During the 1950s one of the most avid supporters of the UBC was noted pianist, educator and author Roman Sawycky, Sr. Publicity for this chorus was most useful, especially before its grand tour of Europe in 1958. My father titled one of his articles in support of the UBC "The Best Ukrainian Ensemble," so it is altogether fitting for this writer to take up the banner almost 50 years later for what continues to be the best Ukrainian ensemble on either side of the Atlantic.
This year the chorus is off to Europe once again for a series of concerts. The ensemble leaves on June 25 for Manchester, where two days later it will sing at the School of Music (equivalent to New York's Juilliard). On June 29 the UBC goes to London to perform a concert and the liturgy. On July 1 the singers travel to the land of Debussy and Ravel to perform at Notre Dame de Paris as well as in the American Cathedral near the Arc de Triomphe. On July 3, it's on to Strasbourg, and on the July 4 the chorus will sing at the American military cemetery at St. Avold, France, the largest American cemetery in Europe, supported by that city.

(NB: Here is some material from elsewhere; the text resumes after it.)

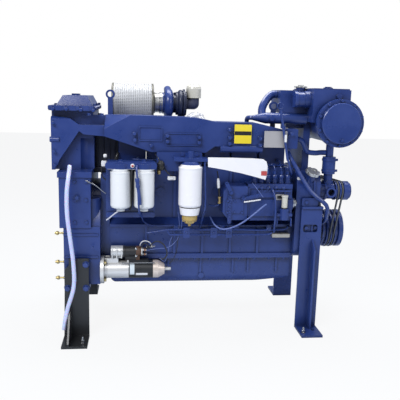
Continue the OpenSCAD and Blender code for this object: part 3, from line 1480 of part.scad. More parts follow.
// Six injection pipes from the delivery valves to the injectors in the heads
pipe_r = 3.5;
pipe_nut_r = 9;
pipe_nut_h = 18;
pipe_lane = 10;
injector_x = 30;
injector_z = deck_z+34;
module injection_pipes() {
	color(paint) for (i = each_cyl) {
		top = pump_z1+valve_h*0.8;
		lane_y = pump_y+pump_b+pipe_lane*(1+(i % 3)*0.7);
		lane_z = injector_z-pipe_lane*(i < 3 ? 0 : 2.4);
		swept_tube(smooth([
			[valve_x(i),pump_y,top],
			[valve_x(i),pump_y,top+valve_h*0.5],
			[valve_x(i)-valve_r*0.6,pump_y+valve_r,top+valve_h*0.82],
			[valve_x(i)-valve_r*1.8,lane_y-valve_r*2,top+valve_h*0.76],
			[valve_x(i)-valve_r*2.6,lane_y,lane_z+pipe_lane],
			[(valve_x(i)+cyl_x(i)+injector_x)/2,lane_y,lane_z],
			[cyl_x(i)+injector_x,lane_y,injector_z+pipe_lane*0.2],
			[cyl_x(i)+injector_x,(lane_y+man_back)/2,injector_z],
			[cyl_x(i)+injector_x,-head_w/2,injector_z]],3),pipe_r,6,[1,1,0.3]);
		at(valve_x(i),pump_y,top) rod(pipe_nut_r,pipe_nut_h,$fn = 6);
		at(cyl_x(i)+injector_x,-head_w/2-pipe_nut_h,injector_z) rod_y(pipe_nut_r,pipe_nut_h);
	}
}

// Twin fuel filter head with its canisters, carried by a bracket on the block
fhead_z = crank_z+368;
fhead_h = 45;
fhead_w = 250;
fhead_x0 = block_x0-13;
filter_y = -335;
fhead_half = 34;
back_y = -280;
fplate_t = 10;
fplate_h = 290;
can_share = [0.295,0.755];
nub_r = 21;
nub_h = 15;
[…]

On July 6 the chorus will repeat the liturgy, this time at the Ukrainian cathedral in Munich, the and next day the UBC will be welcomed in Regensburg as part of an artistic exchange program. The grand tour finale will take place on July 9 in Vienna - the city of Mozart, Beethoven and Mahler.
In conclusion, it should be noted that the UBC has an extensive discography. Their most recent recordings include: "Black Sea Tour," "Ukrainian Steppe" and "A Bandura Christmas," originally published in an LP format in 1960 by conductor and arranger Volodymyr Bozhyk, all now re-mastered and restored.
David Lyman of the Detroit Free Press wrote: "Golden Echoes of Kyiv" combines "elements of the nation's Orthodox and Catholic musical heritages. Much of it has roots in the chants that developed in the earliest days of European Christianity soon after Prince Volodymyr introduced the new faith in 988 AD."